9. In the penultimate the Respondent comes up with the following conclusion; 1. From the foregoing, it is our humble submission that the appellant’s appeal ought to be dismissed with costs. The appellant has never been interested in having her matter heard on merit but clutches on mere technicalities. Her appeal is also berefit of merit.

2. If the appellant had a solid case against HELLEN CHEGE logic demands that she should have proceeded to fix her claim for hearing and the case determined without further delay.

10. The Respondent’s submissions seem to dwell largely on the merits of the claim, the subject matter of the ruling now appealed against. It would be totally inopportune to dwell on the merits of the claim at this stage. The right thing is to look at the merits of the application at hand and subject matter of this appeal and place this for determination. This would in effect lead to a determination of the present appeal.

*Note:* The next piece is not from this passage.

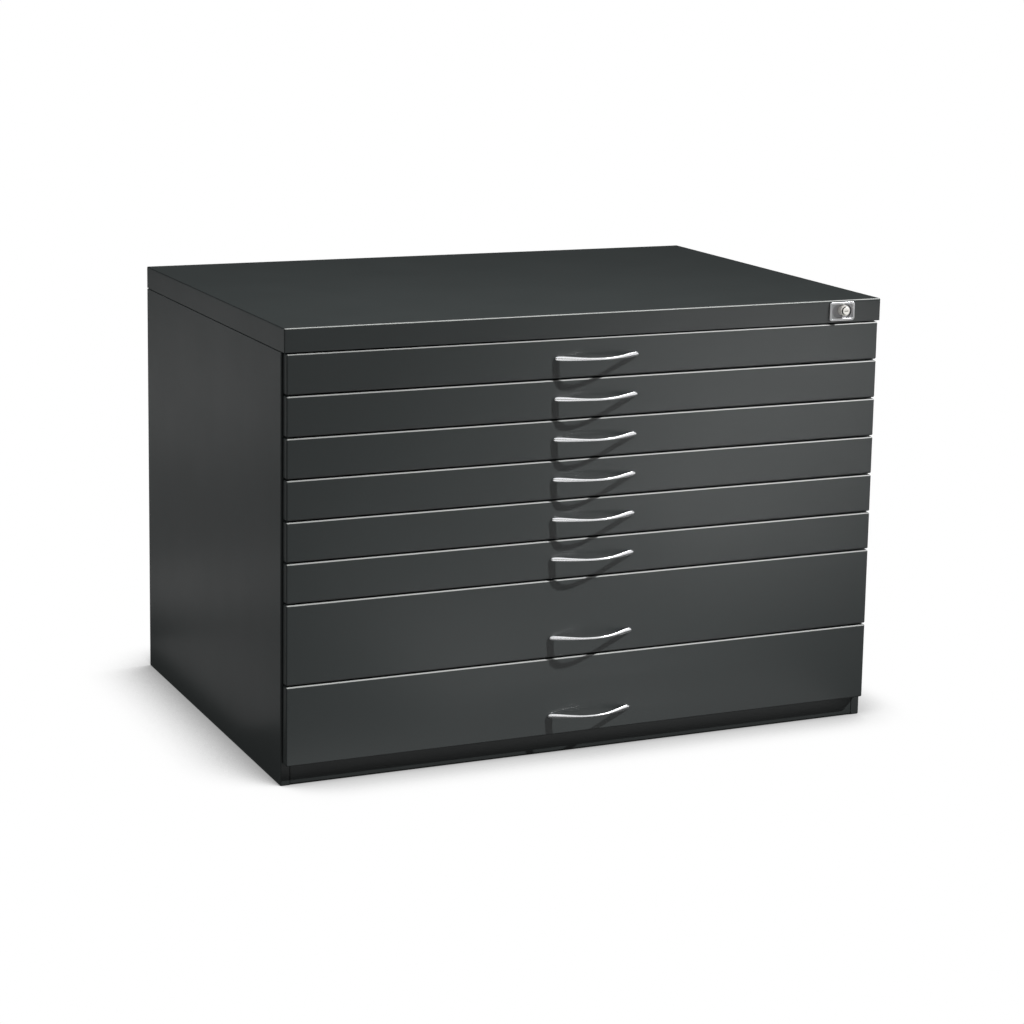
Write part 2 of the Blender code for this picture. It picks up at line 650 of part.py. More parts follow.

11. I have looked at the respective cases in the parties in this appeal. A scrutiny of the same comes out in favour of the Appellant. This is because, like is submitted by the Appellant the ruling by the Learned Magistrate was wanting and defective. It lacks the necessary ingredients of a judicial determination of court for lack of the reasons for its conclusion. The Learned Magistrate did not explain the grounds and reasons on which she found the application to be lacking merit. She did not also explain the reasons for her finding(s.)

12. The ruling is outrightly contrary to the law as espoused in Order 21 Rule 4 of the Civil Procedure Rules and therefore has no standing in law and practice. It is not sustainable and must fail.

13. I am therefore inclined to allow the appeal with costs to the Appellant.

DELIVERED, DATED AND SIGNED THIS 27TH DAY OF NOVEMBER, 2024. D. K. NJAGI MARETEJUDGEAppearances:Miss Wangari holding brief for Njeri Ngujiri instructed by Njeri Ngujiri & Company advocates for the Appellant.Mr. Njogu holding brief for Karanja instructed by Karanja Otunga & Company Advocates for the Respondent.